Year 139 BC was a year of the pre-Julian Roman calendar. At the time it was known as the Year of the Consulship of Piso and Laenas (or, less frequently, year 615 Ab urbe condita) and the Second Year of Jianyuan. The denomination 139 BC for this year has been used since the early medieval period, when the Anno Domini calendar era became the prevalent method in Europe for naming years.

Events 
 By place 
 China 
 Emperor Wu of Han sends the diplomat Zhang Qian west to form an alliance with the Yuezhi against the Xiongnu. Wu does this after learning from Xiongnu defectors that the Xiongnu had defeated and killed the king of the Yuezhi, had expelled the Yuezhi from their lands and were using their king's skull as a wine goblet. The Yuezhi had subsequently migrated further west. 
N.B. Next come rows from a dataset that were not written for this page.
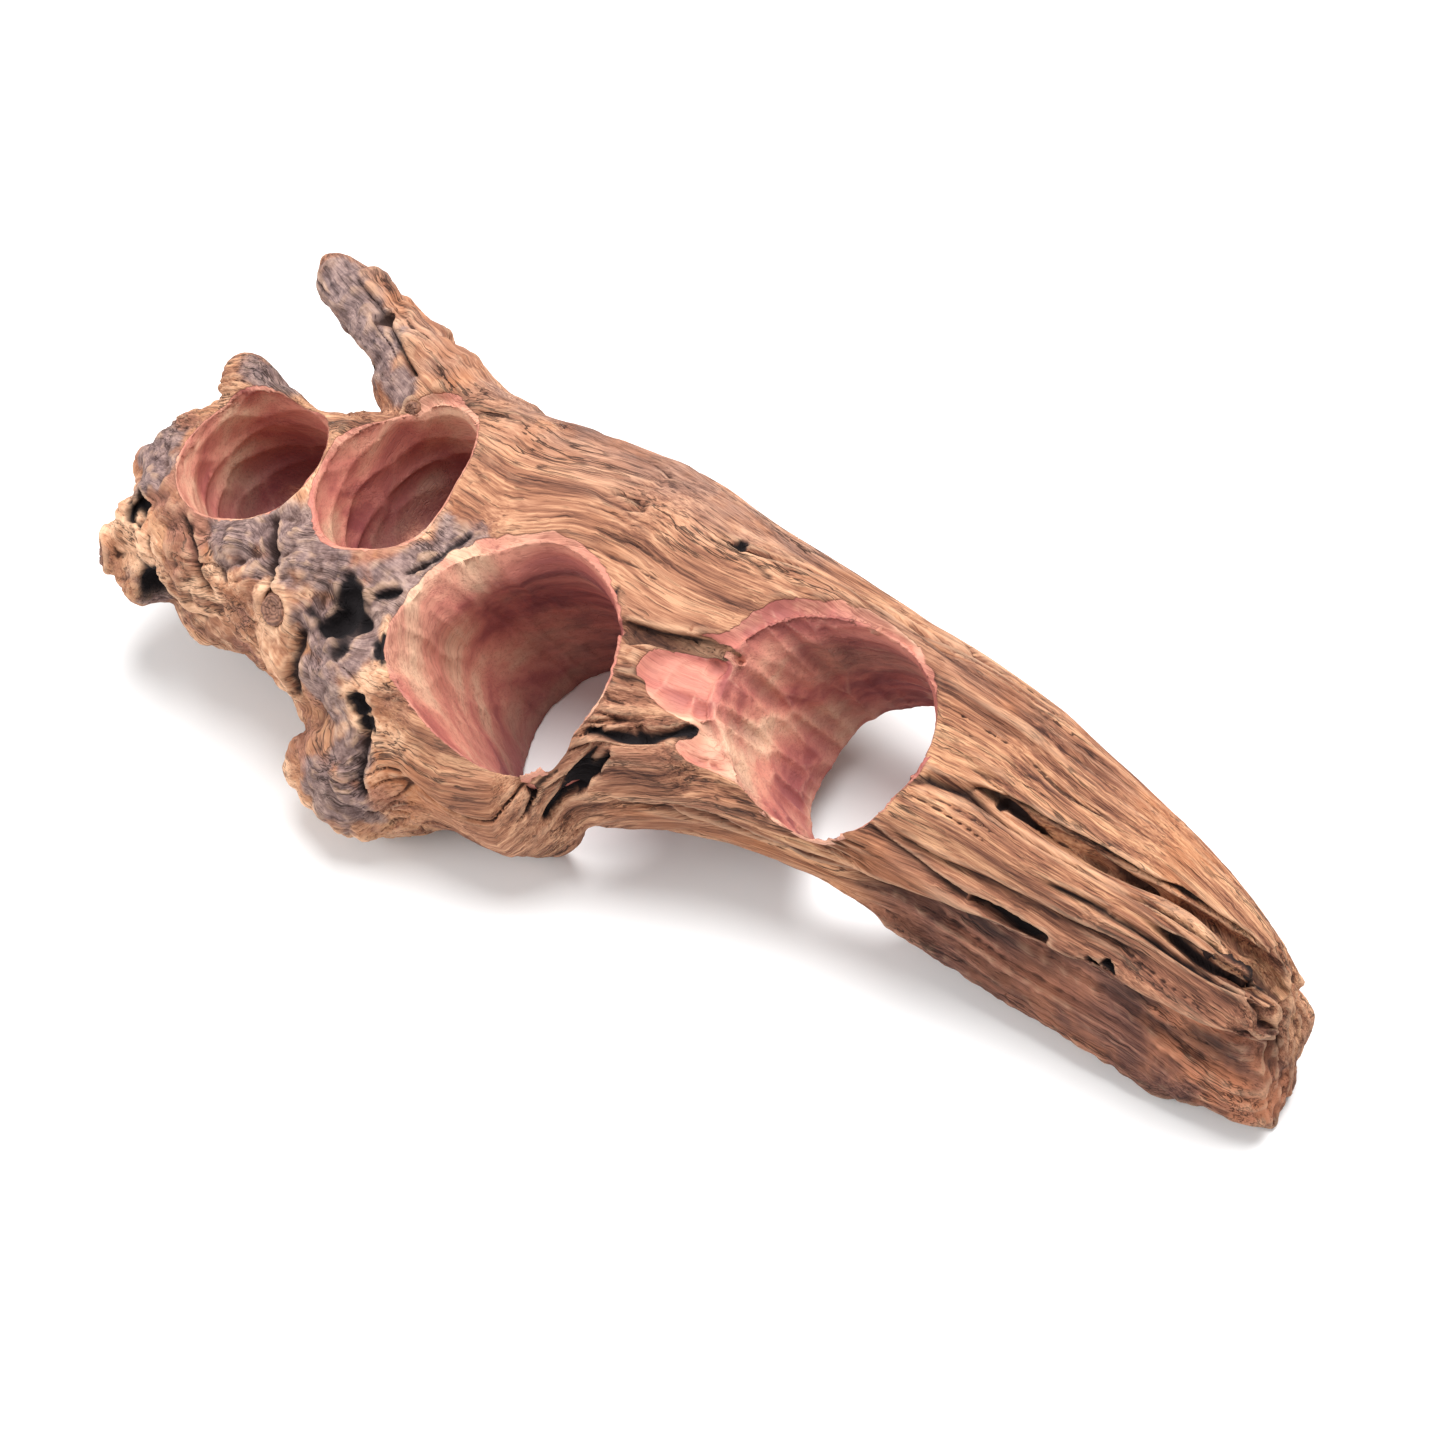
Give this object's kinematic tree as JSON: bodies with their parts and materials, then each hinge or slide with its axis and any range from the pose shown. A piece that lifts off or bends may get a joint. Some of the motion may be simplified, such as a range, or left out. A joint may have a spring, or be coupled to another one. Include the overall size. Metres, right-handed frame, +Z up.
{
  "type": "driftwood",
  "caption": "Driftwood root crown with a curved, weathered stem, a branch stub and hand-carved round hollows for pots, shells or candles",
  "frame": {"origin": "centre of the bounding box, on the plane the wood rests on", "axes": "+X along the length from the root crown to the broken end of the stem, +Y toward the back with the branch stub, +Z up out of the hollows"},
  "size_m": [0.6277, 0.2454, 0.1178],
  "materials": {
    "driftwood": "weathered, dry and unsealed, with fresh gouge cuts inside the hollows",
    "knot_wood": "hard dark end grain, worn by water"
  },
  "bodies": {
    "root": {"driftwood": "driftwood", "flank_knot": "knot_wood", "rim_knot": "knot_wood", "lobe_knot": "knot_wood"}
  },
  "joints": []
}
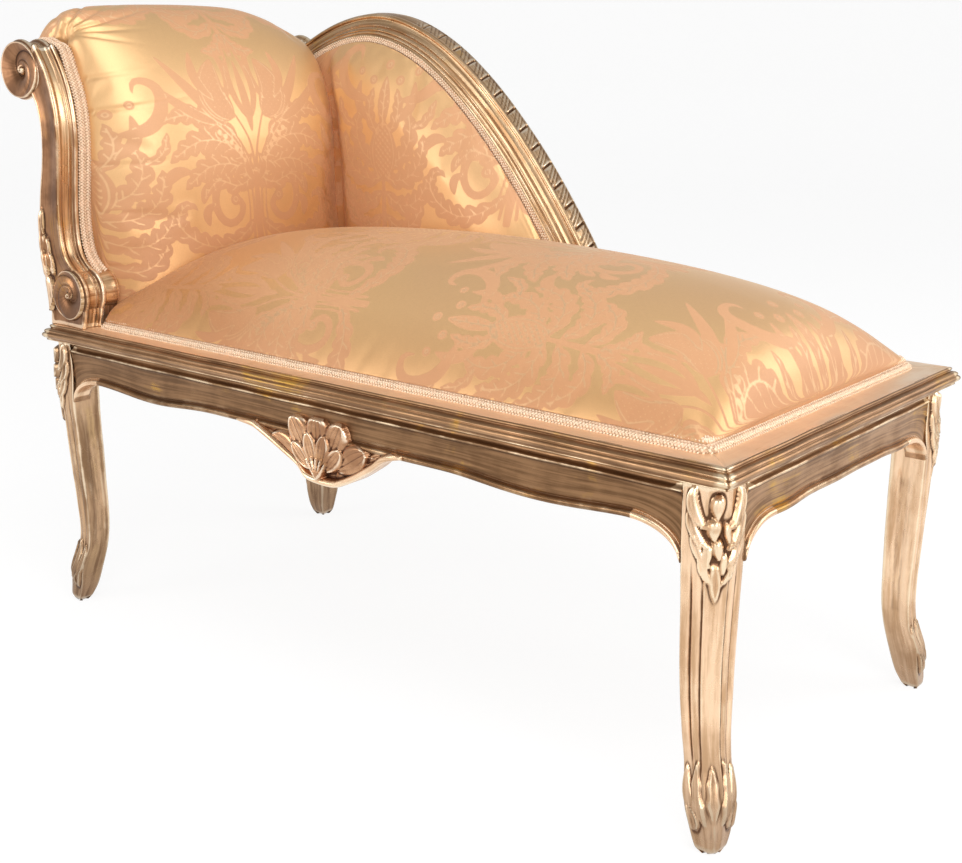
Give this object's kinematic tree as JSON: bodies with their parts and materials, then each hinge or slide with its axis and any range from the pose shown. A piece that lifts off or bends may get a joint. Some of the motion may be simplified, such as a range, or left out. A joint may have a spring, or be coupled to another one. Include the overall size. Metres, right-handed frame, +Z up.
{
  "type": "chaise longue",
  "caption": "Gilded wooden chaise longue with one scrolled head end, an arched part-length back, cabriole legs and a domed damask seat.",
  "frame": {"origin": "on the floor, below the middle of the whole object's bounding box", "axes": "+X towards the foot end, +Y towards the back panel, +Z up; the open long side faces -Y"},
  "size_m": [1.1864, 0.563, 0.8693],
  "materials": {
    "giltwood": "antiqued gold leaf",
    "frame_wood": "bare beech",
    "damask": "woven damask",
    "braid": "woven gimp braid",
    "jute": "jute webbing and hessian"
  },
  "bodies": {
    "root": {"front_left_leg": "giltwood", "back_left_leg": "giltwood", "front_right_leg": "giltwood", "back_right_leg": "giltwood", "front_rail": "giltwood", "back_rail": "giltwood", "foot_rail": "giltwood", "head_rail": "giltwood", "front_shell_carving": "giltwood", "front_margin_board": "giltwood", "back_margin_board": "giltwood", "foot_margin_board": "giltwood", "head_margin_board": "giltwood", "head_stile_front": "giltwood", "head_stile_rear": "giltwood", "back_crest_rail": "giltwood", "corner_blocks": "frame_wood", "head_crest_rail": "frame_wood", "head_lower_rail": "frame_wood", "back_lower_rail": "frame_wood", "head_pad": "damask", "back_pad": "damask", "seat_pad": "damask", "head_outer_panel": "damask", "back_outer_panel": "damask", "head_gimp": "braid", "back_gimp": "braid", "seat_gimp": "braid", "head_webbing": "jute", "back_webbing": "jute", "seat_webbing": "jute", "back_hessian": "jute", "seat_hessian": "jute"}
  },
  "joints": []
}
 Soon after his departure for the west, Zhang Qian is detained by Junchen Chanyu of the Xiongnu. He would remain in Xiongnu custody for more than ten years and would be given a Xiongnu wife.
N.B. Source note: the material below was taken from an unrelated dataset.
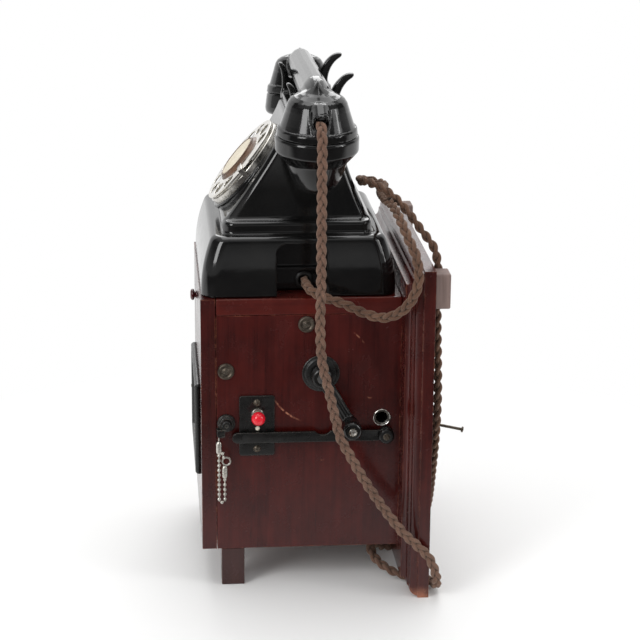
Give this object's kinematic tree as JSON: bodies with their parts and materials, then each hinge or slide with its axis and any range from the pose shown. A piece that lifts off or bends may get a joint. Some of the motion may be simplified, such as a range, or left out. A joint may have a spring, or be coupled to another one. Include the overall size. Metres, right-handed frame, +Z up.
{
  "type": "magneto telephone",
  "caption": "Box magneto telephone: a black dial desk set with handset on a polished wooden cabinet with side crank, button and lock bar, on a moulded backboard",
  "frame": {"origin": "middle of the overall width and depth without the cords, on the plane that the legs and the backboard stand on", "axes": "+X to the user's right of the telephone's front, where the crank is; +Y to the wall behind the backboard; +Z up"},
  "size_m": [0.2729, 0.223, 0.4268],
  "materials": {
    "wood_red": "french polished mahogany, dark red brown",
    "wood_top": "french polished mahogany, redder edge",
    "wood_pad": "plain unpolished hardwood",
    "bakelite": "near black moulded bakelite, high gloss",
    "button_red": "glossy red button",
    "nickel": "worn nickel plate",
    "black_metal": "black japanned metal",
    "brass": "plain brass",
    "steel": "plain steel",
    "magnet": "red painted magnet steel",
    "ivory": "ivory enamel",
    "card": "plain cream card",
    "glass": "clear glass",
    "cell": "waxed card jacket",
    "winding": "green silk covered windings",
    "cord": "brown plaited cotton cord",
    "screw": "dulled steel screws"
  },
  "bodies": {
    "cabinet": {"side_panel_right": "wood_red", "side_panel_left": "wood_red", "top_board": "wood_top", "bottom_board": "wood_red", "front_legs": "wood_red", "backboard": "wood_red", "wall_spacers": "wood_pad", "hanging_nail": "steel", "hinge_box_leaves": "brass", "phone_case": "bakelite", "base_plate": "black_metal", "cradle": "bakelite", "hook_switch": "brass", "dial_bezel": "nickel", "number_plate": "ivory", "finger_stop": "nickel", "dial_mechanism": "brass", "cord_bushes": "bakelite", "escutcheon": "black_metal", "crank_bush": "brass", "generator_shelf": "wood_red", "generator_frame": "brass", "generator_magnets": "magnet", "button_plate": "black_metal", "button_contacts": "brass", "bar_pivot": "black_metal", "eyelet_ring": "nickel", "chain_keeper": "black_metal", "ball_chain": "nickel", "panel_screws": "screw", "bell_gongs": "nickel", "ringer_frame": "steel", "ringer_coils": "winding", "dry_cells": "cell", "condenser": "steel", "handset_cord": "cord", "line_cord": "cord"},
    "door": {"front_door": "wood_red", "notice_frame": "black_metal", "notice_glass": "glass", "notice_card": "card", "door_knob": "wood_red", "hinge_door_leaves": "brass"},
    "handset": {"handset_handle": "bakelite", "transmitter_cap": "bakelite", "transmitter_capsule": "brass", "receiver_cap": "bakelite", "receiver_capsule": "steel", "handset_gland": "black_metal"},
    "plungers": {"cradle_plungers": "bakelite"},
    "dial": {"finger_plate": "nickel", "dial_label": "card"},
    "crank": {"crank_shaft": "steel", "crank_arm": "black_metal", "knob_spindle": "steel"},
    "knob": {"crank_knob": "bakelite"},
    "armature": {"armature": "steel"},
    "button": {"button_cap": "button_red"},
    "bar": {"lock_bar": "black_metal"},
    "clapper": {"bell_clapper": "brass"}
  },
  "joints": [
    {"name": "handset_lift", "type": "slide", "parent": "cabinet", "child": "handset", "axis": [0, 0, 1], "range_m": [0, 0.12]},
    {"name": "plunger_rise", "type": "slide", "parent": "cabinet", "child": "plungers", "axis": [0, 0, 1], "range_m": [0, 0.005]},
    {"name": "dial_turn", "type": "hinge", "parent": "cabinet", "child": "dial", "pos_m": [0, -0.067, 0.344], "axis": [0, -0.7705, 0.6374], "range_deg": [-330, 0], "stiffness_Nm_per_rad": 0.008},
    {"name": "crank_turn", "type": "hinge", "parent": "cabinet", "child": "crank", "pos_m": [0.0925, -0.0075, 0.186], "axis": [1, 0, 0], "continuous": true},
    {"name": "knob_spin", "type": "hinge", "parent": "crank", "child": "knob", "pos_m": [0.1125, 0.01573, 0.14688], "axis": [1, 0, 0], "continuous": true},
    {"name": "armature_spin", "type": "hinge", "parent": "cabinet", "child": "armature", "pos_m": [0.04, -0.0075, 0.1485], "axis": [1, 0, 0], "continuous": true},
    {"name": "button_press", "type": "slide", "parent": "cabinet", "child": "button", "axis": [-1, 0, 0], "range_m": [0, 0.004], "stiffness_N_per_m": 250},
    {"name": "bar_swing", "type": "hinge", "parent": "cabinet", "child": "bar", "pos_m": [0.0975, 0.0465, 0.133], "axis": [1, 0, 0], "range_deg": [0, 80]},
    {"name": "door_open", "type": "hinge", "parent": "cabinet", "child": "door", "pos_m": [-0.0951, -0.09325, 0.142], "axis": [0, 0, -1], "range_deg": [0, 105]},
    {"name": "clapper_swing", "type": "hinge", "parent": "cabinet", "child": "clapper", "pos_m": [-0.04, -0.017, 0.2045], "axis": [1, 0, 0], "range_deg": [-12, 12]}
  ],
  "couplings": [
    {"joint": "plunger_rise", "follows": "handset_lift", "ratio": 0.041667},
    {"joint": "armature_spin", "follows": "crank_turn", "ratio": -4}
  ]
}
 Wei Zifu enters Emperor Wu's palace as a concubine and becomes pregnant. Enraged, Liu Piao, the mother of the childless Empress Chen Jiao (wife of Emperor Wu), kidnaps Zifu's brother Wei Qing, who is rescued by Gongsun Ao. Wu responds by advancing the careers of members of the Wei family.

 Roman Republic 
 The Lusitanian War ends when the rebellion collapses after the assassination of Viriathus by a Roman agent.
 The Achaean League is reestablished.

 By topic 
 Astronomy 
 Hipparchus makes a very precise determination of the length of the synodic month.